Talking about music in commercials usually brings up a discussion about too many words in a commercial a struggle that still exists today. Commercial copy is typed on special paper with every other line blank. If each line was kept between the margins, that would give you the appropriate amount of words in the copy for the length of the commercial that you were recording. That is a big “If”! On many occasions, sponsors want to put more information into a commercial than fits comfortably. In order to accommodate the sponsor’s wishes, the copywriter often fudge words into the margins of the copy paper in order to get them to fit on the paper.

More than once, I look at the written copy and say “You’ve gotta be kidding!” to myself. There is no room to breathe in this spot! Not only that, but the wording is so complicated that it is difficult to convey the images that the sponsor wants. Taking it back to the copywriter is a fruitless task as they would say that this is what the sponsor approved and this is what will be in the commercial. Making it all worse is that you can’t “run over” a second or two for two reasons: number one; if you do that for one all the rest would expect the couple of free seconds of air time, and number two; you can’t put a 32 second commercial into a 30 second slot in a network spot break.

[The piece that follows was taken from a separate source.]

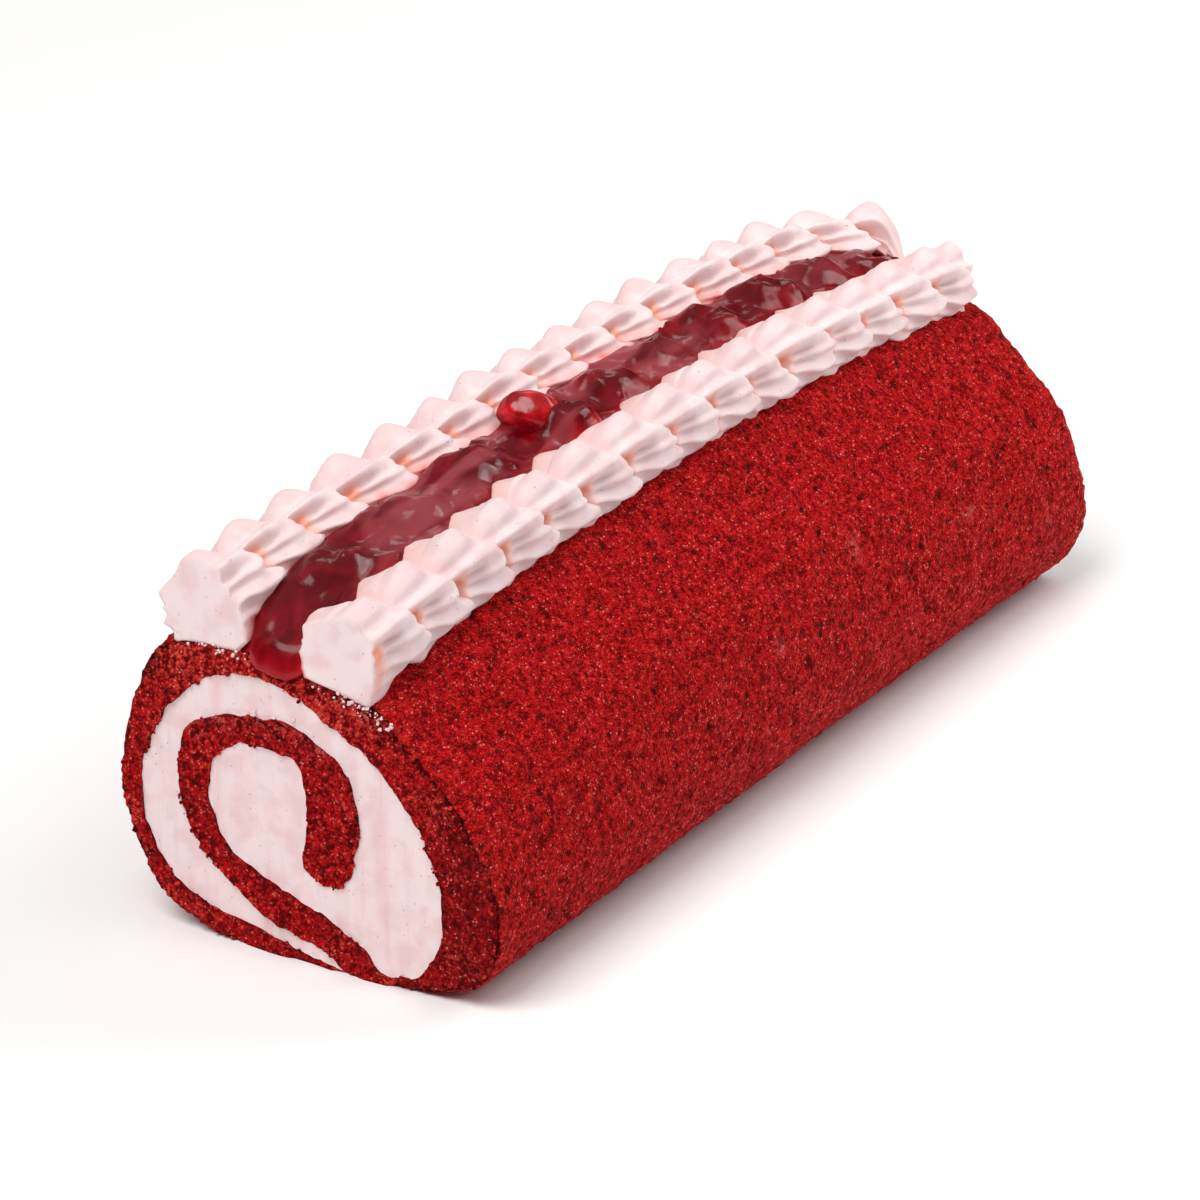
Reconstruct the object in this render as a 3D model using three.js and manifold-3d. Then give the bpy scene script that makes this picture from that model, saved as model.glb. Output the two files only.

Back in the day commercial copy that came from national accounts such as Coca Cola or Pepsi was always better, but that did not happen often because they usually produced their own commercials and sent them on reel to reel tape. Those commercials were always timed out perfectly.

So, I would sit down and do the best I could. After doing my best and finding the spot a second or two long, I would resort to whipping out the grease pencil, razor blade and editing block to remove the inhaled breaths and other “blank” spots in my spoken words, similar to “kerning” in typography. Only then would I grab that record and lay down the backing music track. One thing, all the work the musicians did on the opening and closing of the track would be lost because I didn’t have the time to allow the music to establish itself before the first word and the last word was presented over the ending stinger.

Today, that razor blade is replaced by digital editors such as Adobe Audition or Audacity and that kerning process is easier. Almost too easy, we’ve all heard those commercials where every possible gap between words has been cut out. It sounds like Max Headroom caught up in an endless loop. What! You don’t remember the 80’s ABC television series? Where is Matt Frewer when you need him?

So Caitlin and I will talk about music in commercials again in the morning while the songs are playing. Topics for consideration; 1965’s “Barefootin’” by Robert Parker and from the same year, The T-Bones – “No Matter What Shape (Your Stomach's In)”, 1971’s “I'd Like to Teach the World to Sing (In Perfect Harmony)” by The Hillside Singers, and even one from 1980, Diana Ross - I'm Coming Out. Do you remember the commercials that featured these songs? I’m sure you remember others! Oh MY!